2. Pub-mentum. Publishers are taking advantage of the dearth in creative with the help of third-party creative services including HTML5 builders. Publishers like The Weather Channel and Vox Media have shown they can be a real boon on mobile. And frankly, many ads designed by publisher studios can be migrated to other sites – publishers can actually operate as creative houses.

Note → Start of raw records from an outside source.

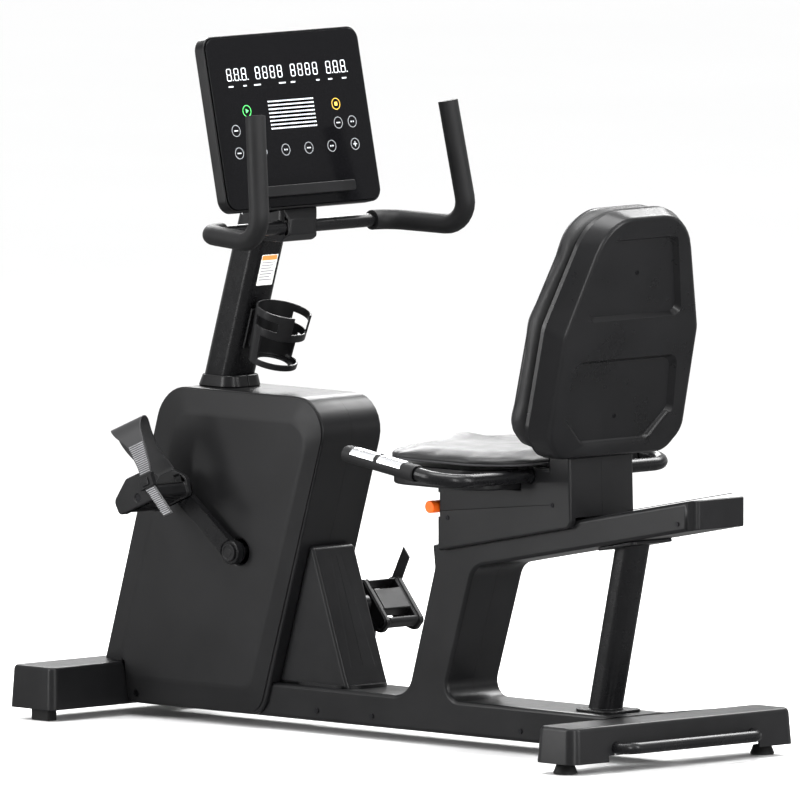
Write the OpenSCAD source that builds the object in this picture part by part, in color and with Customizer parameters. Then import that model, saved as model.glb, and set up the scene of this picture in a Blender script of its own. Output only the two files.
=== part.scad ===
// Recumbent exercise bike: welded steel frame in plastic covers, belt drive with a magnetic
// brake inside the shroud, console on a leaning mast and a seat carriage on a sloped rail.
// +Z is up. -X is the console end, +X the seat end, -Y the rider's left side.
// The origin is on the floor under the middle of the machine.

/* [Overall] */
// Smoothness of round surfaces
smooth = 48; // [24:4:96]
// Wall of the plastic covers
wall = 3; // [2:0.5:4]

/* [Stabilizers and feet] */
// Distance of the rear feet behind the origin
foot_x = 670; // [660:1:680]
// Half the distance between the rear feet
foot_y = 261.5; // [255:0.5:265]
// Length of the rear stabilizer across the bike
rear_stab_w = 594; // [590:1:596]
// Length of the front stabilizer across the bike
front_stab_w = 554; // [540:1:560]
// Diameter of a transport wheel
wheel_d = 54; // [50:1:54]

/* [Drive] */
// Length of a crank arm between its two axes
crank_len = 170; // [165:1:172]
// Angle of the left crank arm above horizontal, pointing to the console end
crank_angle = 36.8; // [30:0.1:45]
// Radius of the big belt pulley
pulley_r = 120; // [110:1:125]
// Radius of the small belt pulley on the flywheel
pinion_r = 25; // [22:1:26]
// Radius of the flywheel
flywheel_r = 122; // [110:1:124]

/* [Seat] */
// Slope of the seat rail
rail_slope = 10.6; // [10.4:0.1:10.8]
// Lean of the backrest from vertical
back_lean = 12.5; // [12:0.1:13]
// Thickness of the backrest cushion
back_pad_t = 68; // [60:1:68]
// Diameter of the handle tubes
tube_d = 25.4; // [24:0.1:26]

/* [Mast and console] */
// Lean of the mast from vertical
mast_lean = 17; // [16.5:0.1:17.5]
// Tilt of the console face from vertical
console_tilt = 12.2; // [12:0.1:12.5]
// Width of the console
console_w = 411; // [400:1:411]
// Height of the console
console_h = 336; // [330:1:336]

/* [Hidden] */
$fn = smooth;
arc_steps = 8;
gap = 0.15;

// ---- colours ----
c_cover = [0.09, 0.09, 0.10];
c_panel = [0.16, 0.16, 0.17];
c_steel = [0.13, 0.13, 0.14];
c_bare = [0.62, 0.63, 0.65];
c_rubber = [0.05, 0.05, 0.05];
c_pad = [0.07, 0.07, 0.07];
c_glass = [0.02, 0.02, 0.03];
c_orange = [1.0, 0.35, 0.04];
c_board = [0.05, 0.25, 0.12];

// ---- places ----
crank = [-377, 0, 334];
flywheel_c = [-545, 0, 246];
idler_c = [-470, 0, 200.4];
magnet_pivot = [-482, 0, 390];
belt_y = 50;
shroud_y = 77;
panel_y = 88;
cover_y = 70;
base_top = 88.5;
base_low = 23.5;
rail_end = 820;
rail_low_end = 454;
rail_h = 56.5;
rail_tan = tan(rail_slope);
mast_base = [-492, 0, 660];
console_base = [-285, 0, 990];
back_base = [530.5, 0, 565];
pedal_y = 170;
spindle_l = crank + crank_len * [-cos(crank_angle), 0, sin(crank_angle)];
spindle_r = crank - crank_len * [-cos(crank_angle), 0, sin(crank_angle)];
pedal_pitch = [22, 130];
handle_y = 299;

// ---- outlines: a corner list and a radius list, anticlockwise ----
function unit(v) = v / norm(v);
function corner_arc(a, p, b, r) =
    let (u = unit(a - p), v = unit(b - p), half = acos(u * v) / 2,
         c = p + unit(u + v) * r / sin(half),
         s = p + u * r / tan(half) - c, e = p + v * r / tan(half) - c,
         from = atan2(s.y, s.x), turn = atan2(s.x * e.y - s.y * e.x, s * e))
    [for (i = [0:arc_steps]) c + r * [cos(from + turn * i / arc_steps), sin(from + turn * i / arc_steps)]];
function rounded(pts, rs) =
    let (n = len(pts))
    [for (i = [0:n - 1])
        for (q = rs[i] > 0 ? corner_arc(pts[(i + n - 1) % n], pts[i], pts[(i + 1) % n], rs[i]) : [pts[i]]) q];
function inward(a, p, b, d) =
    let (e = unit(p - a), f = unit(b - p), m = [-e.y, e.x], n = [-f.y, f.x]) p + (m + n) * d / (1 + m * n);
function inset_pts(pts, d) =
    let (n = len(pts)) [for (i = [0:n - 1]) inward(pts[(i + n - 1) % n], pts[i], pts[(i + 1) % n], d)];
function turns_left(a, p, b) = (p.x - a.x) * (b.y - p.y) - (p.y - a.y) * (b.x - p.x) > 0;
function inset_rs(pts, rs, d) =
    let (n = len(pts))
    [for (i = [0:n - 1]) rs[i] == 0 ? 0 :
        turns_left(pts[(i + n - 1) % n], pts[i], pts[(i + 1) % n]) ? max(rs[i] - d, 0.5) : rs[i] + d];

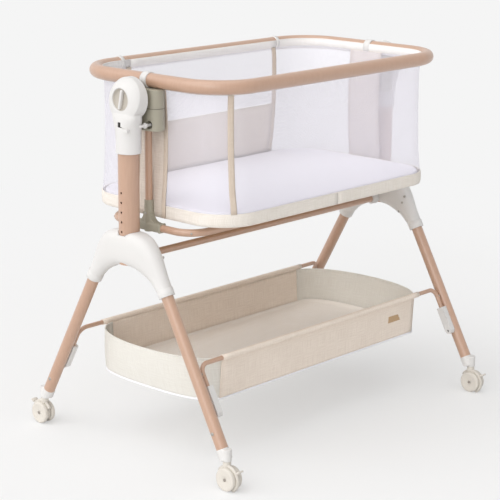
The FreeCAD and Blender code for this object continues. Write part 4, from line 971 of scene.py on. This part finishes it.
def outline(half_length, half_width, corner, height):
    """A ring of points, from the middle of the front counter-clockwise."""
    length = half_length - corner
    width = half_width - corner
    half_steps = STRAIGHT_STEPS // 2
    points = [(length * i / half_steps, -half_width) for i in range(half_steps)]
    for centre, start, target, steps in (
        ((length, -width), -90, (half_length, width), END_STEPS),
        ((length, width), 0, (-length, half_width), STRAIGHT_STEPS),
        ((-length, width), 90, (-half_length, -width), END_STEPS),
        ((-length, -width), 180, (0, -half_width), half_steps),
    ):
        bend = arc(centre, corner, start, start + 90, CORNER_STEPS)
        points += bend[:-1]
        points += [between(bend[-1], target, i / steps) for i in range(steps)]
    return [Vector((x, y, height)) for x, y in points]


def wall_ring(height):
    """The walls' whole outline at a height."""
    half_length, half_width, corner = level_at(height)
    return outline(half_length, half_width, corner, height)


def on_wall(side, place, height, outward, ends):
    """A point on or outward of the front (side -1) or back (side 1) wall, or of the left or right end."""
    half_along, half_across, corner = level_at(height)
    if ends:
        half_along, half_across = half_across, half_along
    along = max(abs(place) - (half_along - corner), 0.0)
    across = math.sqrt(max(corner ** 2 - along ** 2, 0.0))
    normal = Vector((math.copysign(along, place), side * across, 0)).normalized()
    point = Vector((place, side * (half_across - corner + across), height)) + normal * outward
    return point.yxz if ends else point


def evenly(start, end, steps):
    """Evenly spaced numbers."""
    return [start + (end - start) * i / steps for i in range(steps + 1)]


# ---------------------------------------------------------------- mesh walls and linen panels

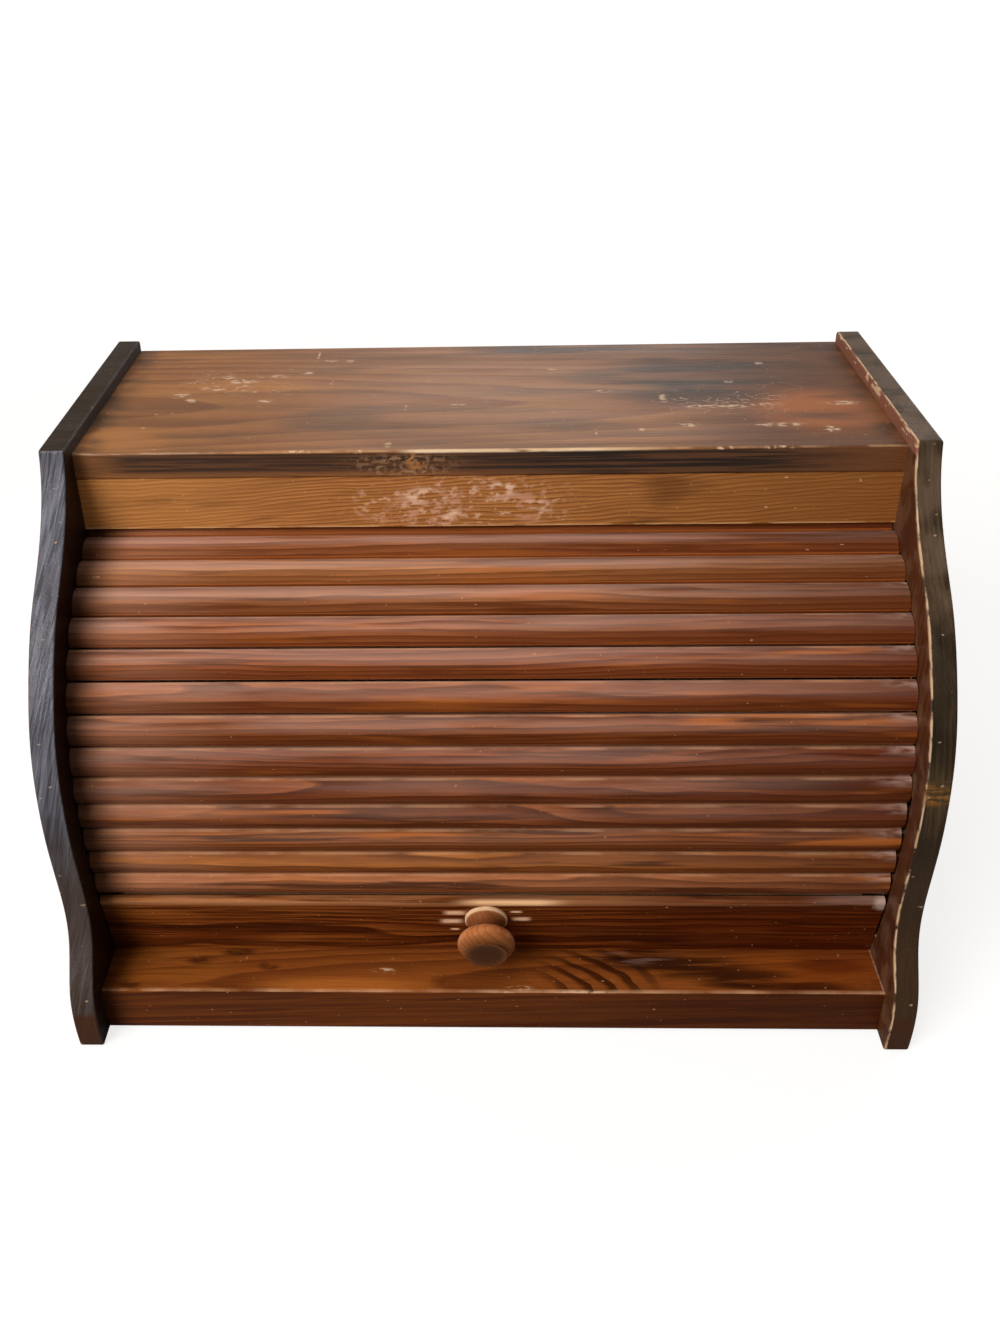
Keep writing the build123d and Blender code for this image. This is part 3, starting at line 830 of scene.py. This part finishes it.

3. Native placements and the programmatic opportunity. So the whole native movement revolves around two concepts: next-generation branded/sponsored content (this ain’t your grandfather’s advertorial) and native placements – display units designed to fit seamlessly into a page’s (or an app’s) content. These clearly labeled ads aim to replace adjacent and jarring banners by fitting smartly into user navigation, detering banner blindness and further incorporating advertising into the user experience. And crazy enough, these are scalable and can be transacted programmatically – since opening the channel to AdX, Google has been out pushing its native products hard. Basically, native placement creative offers a few configurable assets – headline, image, body text – that is formatted for a specific site by the ad server. Take this to the next level – incorporating user data and adding more flexible facets – and you can see the potential for non-disruptive, truly personalized advertising.
So actually we shouldn’t lament that technology companies have invaded – and arguably conquered – Cannes. Ad tech should have thoroughly penetrated creative as the programmatic landscape developed. But creative is a tough business, with rough margins and an unwillingness to adapt and evolve – some of which is justified because the majority of U.S. ad spend is still in TV.
However, the way forward seems clear, and it involves closer collaboration between creative and media agencies as well as publishers opening their doors to programmatic native. Creative may not be ahead of the curve, but there’s still time to catch up.
And also I don’t care how good you say that Rosé is – it’s still rosé. Blech. Give me either a Pinot Grigio or a Cabernet Sauvignon, but never a horrid blend of white and red.